Le peintre flamand Patinir, actif au début du XVIe siècle, est considéré comme le pionnier de la peinture de paysage. Le Prado, qui possède une très riche collection de peinture flamande, aidera par cette rétrospective à faire la lumière sur un artiste encore mystérieux. Sur les quarante-huit œuvres rassemblées, vingt-deux sont de la main de Patinir lui-même, le reste provenant de ses plus importants précurseurs et disciples. Ce sera l’occasion de découvrir des compositions singulières, qui ne cessent de surprendre par leur mariage de fiction et de réalité, ainsi que par leur évocation lyrique de la grandeur de la nature.
Anvers, capitale des arts
L’exposition du musée du Prado est la première dédiée au peintre Joachim Patinir (ou Patenier, en français), artiste flamand du XVIe siècle. Ce contemporain de Jérôme Bosch est probablement né entre 1480 et 1485 dans le sud-est de l’actuelle Belgique. On estime qu’il travaillait comme peintre à Anvers en 1515 et qu’il y est mort en 1524. Décrit par Dürer comme ce « bon peintre de paysage », Patinir est considéré comme le premier de l’ère moderne à s’être spécialisé dans ce genre. Le facteur géographique n’est pas négligeable dans la naissance de la peinture de paysage. Anvers était en effet le cœur du marché de l’art européen et son énorme production, plus profane qu'ailleurs, était contrôlée par les artistes eux-mêmes plutôt que par l’Eglise.
Trois quarts des œuvres de Patinir sont réunies
L’exposition réunit 22 des 29 tableaux attribués à Patinir par le commissaire, Alejandro Vergara, conservateur en chef de la peinture flamande au musée du Prado. Elle comprend, en outre, 27 tableaux et œuvres sur papier de ses prédécesseurs et admirateurs, tels que Jérôme Bosch, Robert Campin ou Dirk Bouts, où l’intérêt pour l’environnement naturel devient de plus en plus évident. Les trois salles consacrées à Patinir montrent l’originalité de son style mais s’intéressent aussi aux problèmes d’attribution. Ces œuvres datent d’une époque où il était commun de travailler en atelier. Distinguer la main du maître de celle de ses assistants n’est pas une mince affaire. Sont ainsi présentées deux œuvres de collections privées, récemment attribuées à Patinir et à son atelier : il s’agit du Triptyque avec saint Jérôme en pénitence et de Paysage avec la Crucifixion.

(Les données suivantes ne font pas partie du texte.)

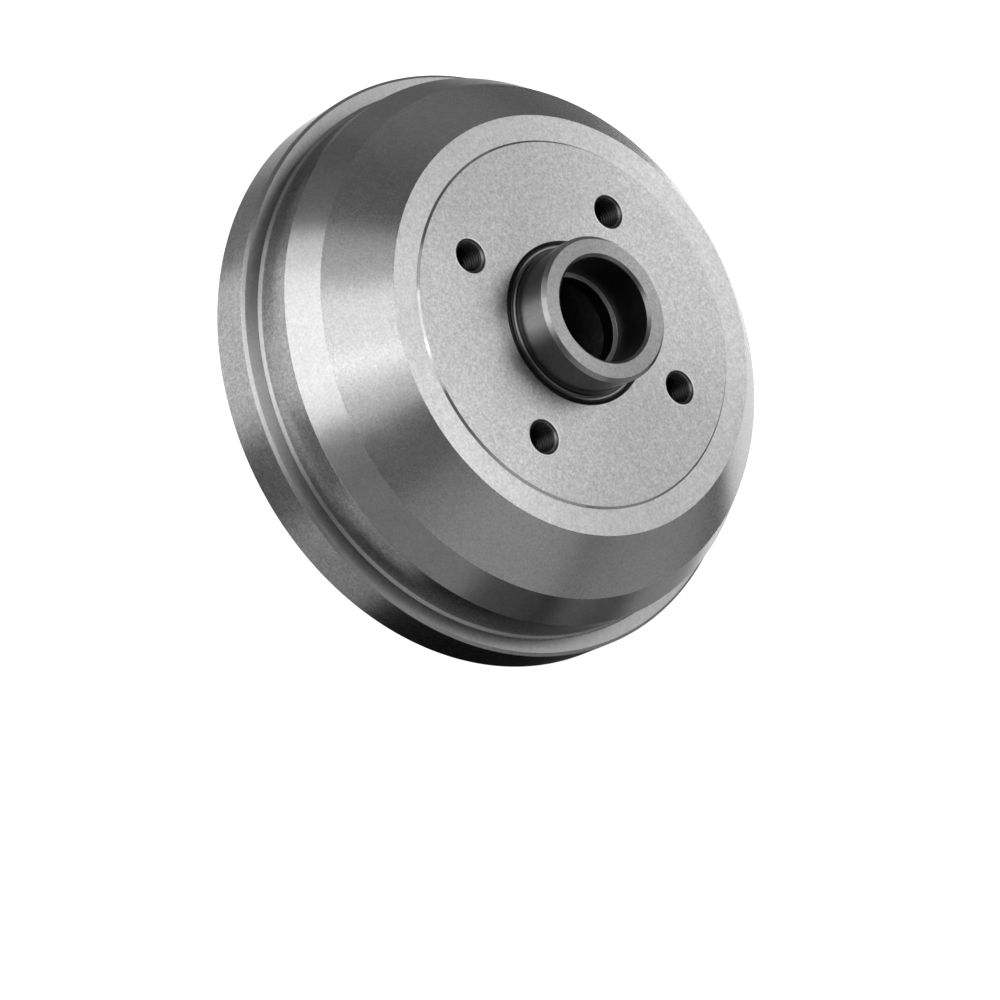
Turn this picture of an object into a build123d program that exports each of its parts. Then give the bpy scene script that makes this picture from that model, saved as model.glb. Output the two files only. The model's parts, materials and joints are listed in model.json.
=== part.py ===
from build123d import *
from math import hypot, radians, tan
import os

# Rear brake drum with the wheel hub cast in one piece with it.
# Millimetres. +Z runs along the wheel axis, out to the hub nose.
# The origin is the centre of the open rim's plane, which the drum rests on.
# Every height is measured from that plane.

os.makedirs("parts", exist_ok=True)

# ---- drum wall and rim -------------------------------------------------------
friction_diameter = 200.0  # bored surface that the shoes rub on
friction_width = 31.0
wall_thickness = 6.6
ledge_width = 7.4  # how far the stiffening band stands out from the wall
rim_height = 19.3  # the ledge on top of the band
rim_bottom_chamfer = 2.0
rim_top_chamfer = 1.1
wall_root_chamfer = 1.1  # iron left in the corner between the wall and the ledge
wall_rise = 16.3  # ledge to the wall's upper edge
lip_wall = 9.0  # iron left outside the recess for the backing plate's lip
lip_recess_depth = 6.0
lip_recess_chamfer = 1.0
friction_edge_chamfer = 0.8

# ---- cones and front plate ---------------------------------------------------
steep_cone_inset = 7.0
steep_cone_rise = 12.7
main_cone_inset = 18.85
main_cone_rise = 18.7
crown_width = 10.0  # flat ring between the main cone and the wheel seat's flank
plate_thickness = 11.6  # measured at the crown
cone_wall = 8.6  # iron behind the main cone, square to it
cone_root_chamfer = 5.0
back_step = 1.2  # the unworked wall past the friction surface stands in by this

# ---- wheel seat and hub nose -------------------------------------------------
seat_step = 0.8  # wheel seat above the crown, with a 45 degree flank
spigot_diameter = 56.0  # centres the wheel
spigot_length = 17.5  # wheel seat to the end of the hub nose
nose_chamfer = 1.4
spigot_collar = 0.35  # low collar at the spigot's foot stands out this far
spigot_collar_height = 0.85
spigot_collar_chamfer = 0.75  # iron left in the corner at the collar's foot
spigot_collar_land = 0.55  # between that chamfer and the run-out groove
spigot_relief_width = 0.9  # groove above the collar, clear of the wheel's edge
spigot_relief_depth = 0.4
run_out_width = 1.9  # groove where the facing tool runs out
run_out_depth = 1.1
run_out_inner_flank = 0.25  # how far the groove's inner flank leans out to its floor
run_out_floor_width = 0.3  # the outer flank takes the rest of the width

# ---- wheel bolt holes --------------------------------------------------------
bolt_circle_diameter = 100.0
bolt_count = 4
bolt_thread_diameter = 12.0  # M12 x 1.5, right through the front plate
bolt_thread_pitch = 1.5
bolt_mouth_clearance = 0.6  # countersink beyond the thread, on the radius
bolt_mouth_angle = 90.0
first_bolt_angle = 45.0

# ---- bearing hub, outside and bore -------------------------------------------
hub_end_height = 12.0  # the hub stops this far inside the open rim
hub_wall = 6.5  # iron round the grease seal
hub_end_chamfer = 1.5
hub_draft = 2.2  # degrees, wider towards the front plate
hub_root_round = 6.0
small_cup_diameter = 39.878  # outer taper-roller cup, pressed in from the nose
small_cup_seat = 18.9  # hub nose to the shoulder that stops the cup
small_cup_chamfer = 1.1
small_cup_shoulder = 2.0  # how far that shoulder stands in from the seat
small_cup_land = 6.0  # straight bore behind the shoulder
large_cup_diameter = 50.292  # inner taper-roller cup, pressed in from behind
large_cup_seat = 11.5
large_cup_shoulder = 2.9
large_cup_chamfer = 0.5
seal_step = 1.854  # the grease seal's bore beyond the large cup's, on the radius
seal_seat = 8.0
seal_chamfer = 0.8

# ---- radii that follow -------------------------------------------------------
friction_radius = friction_diameter / 2
back_radius = friction_radius - back_step
wall_radius = friction_radius + wall_thickness
rim_radius = wall_radius + ledge_width
lip_radius = rim_radius - lip_wall
shoulder_radius = wall_radius - steep_cone_inset
crown_radius = shoulder_radius - main_cone_inset
seat_foot_radius = crown_radius - crown_width
seat_radius = seat_foot_radius - seat_step
spigot_radius = spigot_diameter / 2
collar_radius = spigot_radius + spigot_collar
relief_radius = spigot_radius - spigot_relief_depth
run_out_inner = collar_radius + spigot_collar_chamfer + spigot_collar_land
run_out_outer = run_out_inner + run_out_width
floor_inner = run_out_inner + run_out_inner_flank
floor_outer = floor_inner + run_out_floor_width

# ---- heights that follow -----------------------------------------------------
friction_end = lip_recess_depth + friction_width
wall_height = rim_height + wall_rise
shoulder_height = wall_height + steep_cone_rise
crown_height = shoulder_height + main_cone_rise
plate_underside = crown_height - plate_thickness
seat_height = crown_height + seat_step
run_out_floor = seat_height - run_out_depth
collar_top = seat_height + spigot_collar_height
relief_top = collar_top + spigot_relief_width
nose_height = seat_height + spigot_length

# The inner cone runs parallel to the main cone, cone_wall inside it.
cone_slope = main_cone_inset / main_cone_rise
cone_offset = cone_wall * hypot(main_cone_inset, main_cone_rise) / main_cone_rise
inner_cone_foot = shoulder_radius - cone_offset
inner_cone_start = shoulder_height + (inner_cone_foot - back_radius) / cone_slope
inner_cone_top = inner_cone_foot - (plate_underside - shoulder_height) * cone_slope

# Bearing hub.
small_cup_radius = small_cup_diameter / 2
small_cup_stop = nose_height - small_cup_seat
small_land_radius = small_cup_radius - small_cup_shoulder
grease_cavity_top = small_cup_stop - small_cup_land
large_cup_radius = large_cup_diameter / 2
large_land_radius = large_cup_radius - large_cup_shoulder
seal_radius = large_cup_radius + seal_step
seal_stop = hub_end_height + seal_seat
large_cup_stop = seal_stop + large_cup_seat
hub_end_radius = seal_radius + hub_wall
hub_root_radius = hub_end_radius + (plate_underside - hub_end_height) * tan(radians(hub_draft))

# Wheel bolt holes.
bolt_core_radius = (bolt_thread_diameter - bolt_thread_pitch) / 2
bolt_mouth_radius = bolt_thread_diameter / 2 + bolt_mouth_clearance


def ring_edge(radius, height):
    """The drum's circular edge that lies nearest to a radius and a height."""
    circles = brake_drum.edges().filter_by(GeomType.CIRCLE)
    return circles.sort_by(lambda edge: hypot(edge.radius - radius, edge.arc_center.Z - height))[0]


with BuildPart() as brake_drum:
    # Outer form, turned as one solid blank about the wheel axis.
    with BuildSketch(Plane.XZ) as outer_section:
        with BuildLine():
            Polyline(
                (0, 0),
                (rim_radius, 0),
                (rim_radius, rim_height),
                (wall_radius, rim_height),
                (wall_radius, wall_height),
                (shoulder_radius, shoulder_height),
                (crown_radius, crown_height),
                (seat_foot_radius, crown_height),
                (seat_radius, seat_height),
                (run_out_outer, seat_height),
                (floor_outer, run_out_floor),
                (floor_inner, run_out_floor),
                (run_out_inner, seat_height),
                (collar_radius, seat_height),
                (collar_radius, collar_top),
                (relief_radius, collar_top),
                (relief_radius, relief_top),
                (spigot_radius, relief_top),
                (spigot_radius, nose_height),
                (0, nose_height),
                close=True,
            )
        make_face()
    revolve(axis=Axis.Z)

    # Hollow behind the front plate, with its wall parallel to the outer cone.
    with BuildSketch(Plane.XZ) as hollow_section:
        with BuildLine():
            Polyline(
                (0, 0),
                (back_radius, 0),
                (back_radius, inner_cone_start),
                (inner_cone_top, plate_underside),
                (0, plate_underside),
                close=True,
            )
        make_face()
    revolve(axis=Axis.Z, mode=Mode.SUBTRACT)
    chamfer(ring_edge(inner_cone_top, plate_underside), length=cone_root_chamfer)

    # Bored friction surface, and the wider recess in front of it.
    with BuildSketch(Plane.XY) as friction_bore:
        Circle(friction_radius)
    extrude(amount=friction_end, mode=Mode.SUBTRACT)
    with BuildSketch(Plane.XY) as lip_recess:
        Circle(lip_radius)
    extrude(amount=lip_recess_depth, mode=Mode.SUBTRACT)

    # Bearing hub, standing back from the front plate into the hollow.
    with BuildSketch(Plane.XZ) as hub_section:
        with BuildLine():
            Polyline(
                (0, hub_end_height),
                (hub_end_radius, hub_end_height),
                (hub_root_radius, plate_underside),
                (0, plate_underside),
                close=True,
            )
        make_face()
    revolve(axis=Axis.Z)
    fillet(ring_edge(hub_root_radius, plate_underside), radius=hub_root_round)

    # Stepped bore: seal seat, large cup seat, grease cavity, land and small cup seat.
    with BuildSketch(Plane.XZ) as bore_section:
        with BuildLine():
            Polyline(
                (0, hub_end_height),
                (seal_radius, hub_end_height),
                (seal_radius, seal_stop),
                (large_cup_radius, seal_stop),
                (large_cup_radius, large_cup_stop),
                (large_land_radius, large_cup_stop),
                (small_land_radius, grease_cavity_top),
                (small_land_radius, small_cup_stop),
                (small_cup_radius, small_cup_stop),
                (small_cup_radius, nose_height),
                (0, nose_height),
                close=True,
            )
        make_face()
    revolve(axis=Axis.Z, mode=Mode.SUBTRACT)

    # Tapped holes for the wheel bolts, countersunk at the wheel seat.
    with Locations(Plane.XY.offset(seat_height)):
        with PolarLocations(bolt_circle_diameter / 2, bolt_count, start_angle=first_bolt_angle):
            CounterSinkHole(
                radius=bolt_core_radius,
                counter_sink_radius=bolt_mouth_radius,
                depth=seat_height - plate_underside,
                counter_sink_angle=bolt_mouth_angle,
            )

    # Inner corners outside, where the wall meets the band and the collar meets the wheel seat.
    chamfer(ring_edge(wall_radius, rim_height), length=wall_root_chamfer)
    chamfer(ring_edge(collar_radius, seat_height), length=spigot_collar_chamfer)

    # Broken edges and lead-ins.
    chamfer(ring_edge(rim_radius, 0), length=rim_bottom_chamfer)
    chamfer(ring_edge(rim_radius, rim_height), length=rim_top_chamfer)
    chamfer(ring_edge(spigot_radius, nose_height), length=nose_chamfer)
    chamfer(ring_edge(small_cup_radius, nose_height), length=small_cup_chamfer)
    chamfer(ring_edge(lip_radius, 0), length=lip_recess_chamfer)
    chamfer(ring_edge(friction_radius, lip_recess_depth), length=friction_edge_chamfer)
    chamfer(ring_edge(hub_end_radius, hub_end_height), length=hub_end_chamfer)
    chamfer(ring_edge(seal_radius, hub_end_height), length=seal_chamfer)
    chamfer(ring_edge(large_cup_radius, seal_stop), length=large_cup_chamfer)

brake_drum.part.label = "brake_drum"
export_step(brake_drum.part, "parts/brake_drum.step")
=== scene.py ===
import json
import math

import bpy
import numpy as np
from mathutils import Matrix, Vector


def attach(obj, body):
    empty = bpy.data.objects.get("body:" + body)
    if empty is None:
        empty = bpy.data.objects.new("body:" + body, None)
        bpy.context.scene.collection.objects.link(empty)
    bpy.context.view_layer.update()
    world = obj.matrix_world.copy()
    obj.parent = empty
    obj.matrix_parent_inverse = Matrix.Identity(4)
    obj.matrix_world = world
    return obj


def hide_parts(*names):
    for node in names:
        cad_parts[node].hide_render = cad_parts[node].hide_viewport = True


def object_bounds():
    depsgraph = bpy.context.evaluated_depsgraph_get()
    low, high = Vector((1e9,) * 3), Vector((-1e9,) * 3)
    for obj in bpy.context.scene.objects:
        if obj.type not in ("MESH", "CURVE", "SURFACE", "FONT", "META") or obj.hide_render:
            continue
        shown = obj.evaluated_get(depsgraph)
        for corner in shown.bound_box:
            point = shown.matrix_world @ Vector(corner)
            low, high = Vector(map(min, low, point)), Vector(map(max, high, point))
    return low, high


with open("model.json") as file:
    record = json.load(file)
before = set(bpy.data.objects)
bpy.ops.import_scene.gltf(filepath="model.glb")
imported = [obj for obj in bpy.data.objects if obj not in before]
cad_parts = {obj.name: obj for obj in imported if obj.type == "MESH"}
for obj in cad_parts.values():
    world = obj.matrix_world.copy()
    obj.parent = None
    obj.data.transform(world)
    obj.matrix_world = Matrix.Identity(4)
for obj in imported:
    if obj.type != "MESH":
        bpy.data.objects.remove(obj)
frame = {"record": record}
cadLow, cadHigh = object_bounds()
print("frame loaded")

mm = 0.001

# The drum stands on its open rim, so every height counts from there, up to the hub nose.
rimRadius = cadHigh.x / mm
noseHeight = cadHigh.z / mm
fits = {mount["name"]: mount["dims"] for mount in frame["record"]["mounts"]}

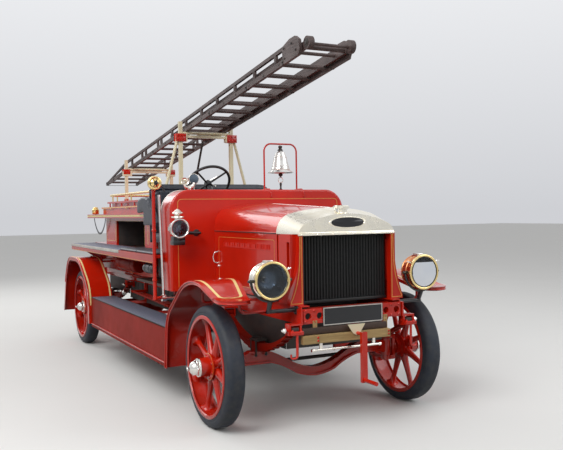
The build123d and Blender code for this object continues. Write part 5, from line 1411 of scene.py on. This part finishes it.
# Gantries
def gantryPieces():
    plates = Shape()
    for side in (-1, 1):
        y0, y1 = sorted((side * 0.236, side * 0.35))
        plates.box((0.0865, y0, 2.388), (0.0935, y1, 2.472), 0.002)
        plates.box((0.1465, y0, 2.388), (0.1535, y1, 2.472), 0.002)
        for dy in (0.02, 0.057, 0.094):
            for z in (2.408, 2.452):
                nut(plates, (0.1535, y0 + dy, z), (1, 0, 0), 0.008, 0.006)
        y0, y1 = sorted((side * 0.262, side * 0.352))
        plates.box((-2.0135, y0, 2.15), (-2.0065, y1, 2.212), 0.002)
        plates.box((-1.9535, y0, 2.15), (-1.9465, y1, 2.212), 0.002)
        for dy in (0.018, 0.072):
            nut(plates, (-1.9465, y0 + dy, 2.181), (1, 0, 0), 0.008, 0.006)
    add(plates, "gantryPlates", "red")
    feet = Shape()
    for side in (-1, 1):
        for x, y in ((0.12, 0.29), (-1.98, 0.307)):
            feet.turned([(0, 0), (0, 42), (6, 44), (12, 40), (16, 32), (34, 31), (36, 28), (36, 0)],
                        (x, side * y, 1.7903), (0, 0, 1), 4)
            for dx in (-0.0252, 0.0252):
                nut(feet, (x + dx, side * y, 1.802), (0, 0, 1), 0.005, 0.004)
    add(feet, "gantryFeet", "red")
    # the brace's dark iron colour is partly painted shade of a stay on the shadow side
    brace = Shape().tube([(0.1, -0.03, 2.395), (-0.25, -0.03, 1.7905)], 0.012, 10)
    brace.box((-0.275, -0.05, 1.7902), (-0.225, 0.05, 1.797), 0.002)
    add(brace, "gantryBrace", "iron")


# Front guards in thin sheet, with a rolled edge
def guardPlan():  # the guard seen from above, right side, as a fine outline
    axle, outer, inner = place["frontAxle"], guards["frontOuter"], guards["frontInner"]
    points = [(axle - 0.9, -outer), (axle + 0.575, -outer), (axle + 0.53, -outer + 0.22),
              (axle - 0.06, -inner), (axle - 0.9, -inner)]
    return filleted(points + points[:1], (0.15, 0.09, 0.4, 0.001), 12)


def planEdges(outline, x):  # the lowest and highest y of the outline at x
    found = []
    for a, b in zip(outline, outline[1:]):
        if (a.x - x) * (b.x - x) <= 0 and abs(a.x - b.x) > 1e-9:
            found.append(a.y + (b.y - a.y) * (x - a.x) / (b.x - a.x))
    return (min(found), max(found)) if found else None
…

La maîtrise vient avec la maturité
La maîtrise progressive de la peinture de paysage par Patinir est éclatante dans ses dernières œuvres, de grandes dimensions. Trois d’entre elles constituent le cœur de la rétrospective : Paysage avec saint Christophe de l’Escorial, Charon traversant le Styx et la Tentation de saint Antoine, tous deux du Prado. L’exposition réunit des œuvres essentielles comme le Martyre de sainte Catherine et le Baptême du Christ, provenant du Kunsthistorisches Museum de Vienne, le triptyque Pénitence de saint Jérôme, du Metropolitan Museum de New York, la petite mais magnifique Fuite en Égypte du Koninklijk Museum d’Anvers. L’exposition s’achève en révélant l’impact fondamental de Patinir sur ses contemporains, comme Quentin Metsys (1466-1530), Bernard van Orley (vers 1488-1541), Joos van Cleve (mort en 1540/1541), et sur les artistes des générations suivantes comme Herri Met de Bles (mort après 1550) et Jan van Amstel (mort vers 1542).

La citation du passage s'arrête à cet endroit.